As the largest housing authority in the country, the New York City Housing Authority (NYCHA) has an overwhelming 40,000 residents in buildings that it operates and 20,000 more residents in Section 8 housing. In a large city with a large income disparity, New York’s public housing has earned a reputation for being unsafe and piling up maintenance requests from residents. Bomee Jung, who joined NYCHA in 2015 as vice president of energy and sustainability, said that these problems are especially pressing since “public housing authorities do generally serve a disproportionately high number of vulnerable residents: the elderly, people with disabilities and children.”
Jung is the primary author of the NextGeneration NYCHA Sustainability Agenda, released in 2016 to outline plans to reduce costs and improve quality of life for its residents. “One of the promises that was made in the original plan was that we’d come out virtually with a comprehensive sustainability agenda,” said Jung. “This is an agenda that spans everything from energy efficiency to community gardens to solar; we have a lot of stuff going on in there.” The full agenda is available on NYCHA’s nyc.gov page, and it details its ambitious pledge to sustainability.

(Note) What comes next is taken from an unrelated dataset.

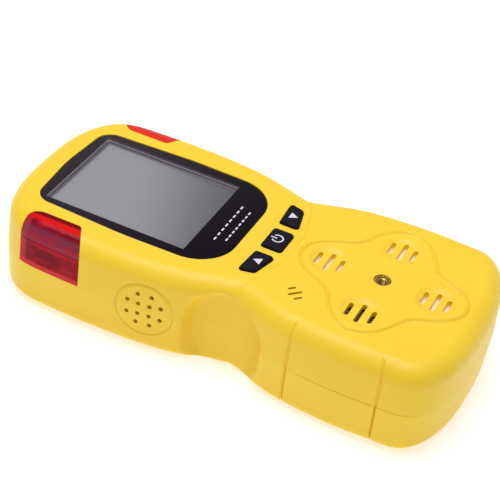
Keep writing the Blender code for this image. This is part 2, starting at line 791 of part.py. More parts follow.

The authority reported it is planning to produce 25 megawatts of power from solar panels by 2025, which amounts to 2.5 million square feet of panels. NYCHA plans to invest $300 million to retrofit master-planned developments and eliminate heat and hot water outages and inefficiency, as well as to monitor, test and regularly adjust building systems. A $30 million investment will retrofit 5,000 apartments in small buildings as well as eliminate heating issues by installing control systems in 230 developments by 2025. “In terms of NYCHA’s participation,” Jung reported, “we have about 70 developments that are participating in this program, we have 34 that are currently in some phase of design, we have three pilot sites that were completed a couple of years ago and we have two currently under construction.”